Creator:Utagawa Kuniyoshi. Title: Tammeijiro Genshogo, from Tsuzoku Suikoden Goketsu Hyakuhachinin no Hitori. (Credit: Brooklyn Museum)

Tattooing became rampant in the underworld during the Meiji Restoration when oligarchs attempted to modernize Japan by banning anything deemed “un-Western.” Available in underground parlors, tattooing soon became a popular activity for criminals. The legacy of Kuniyoshi’s creatures and patterns lived on engraved on the bodies of yakuza. This type of tattoo is still considered taboo in Japanese society.

This art form continues to thrive in a number of different ways, but the exhibition clearly highlights our timeless connection to tattoos as an art of commemoration and reverence. The expression on the male figure in Kitagawa Utamaro I’s “Onitsutaya Azamino and Gontaro, a Man of the World (Onitsutaya Azamino, isami-tsu Gontaro, cir. 1798-99)” makes this elemental value clear: tattooing signifies an act of love, a physical manifestation of one’s devotion to another. In the print the man grimaces as his lover carves her name into his right bicep.

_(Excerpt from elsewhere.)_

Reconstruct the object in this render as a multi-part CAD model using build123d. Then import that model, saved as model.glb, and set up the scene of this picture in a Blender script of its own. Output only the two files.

Perhaps what’s most impressive about this exhibition isn’t mentioned in the exhibition descriptions—woodblock prints are incredibly laborious masterpieces created by printing each particular color one at a time. While the prints are shaded with muted hues, most prints feature a hero draped in a magnificently color robe with highly intricate tattoos covering the rest of his or her body. Admiring the meticulous craft required to depict intricate sleeves and full-bodied tattoos on dramatically posed subjects is just one of the unexpected rewards proffered by “Under the Skin.”

1 Comments

  1. Harvey Blume on September 15, 2010 at 8:26 pm

    I, like you, much enjoyed this show. The colors and forms are exquisite.
    It all came to an end, as per the show, in that last print,
    illustrating the russo-japanese war. Bye bye mythology. Hello
    modernity.

    My question, I think like yours, is where this powerful visual impulse
    went in contemporary Japan.

    I allow myself to surmise the answer is not hard to come by: it went
    into manga and anime—powerful, influential, visual media.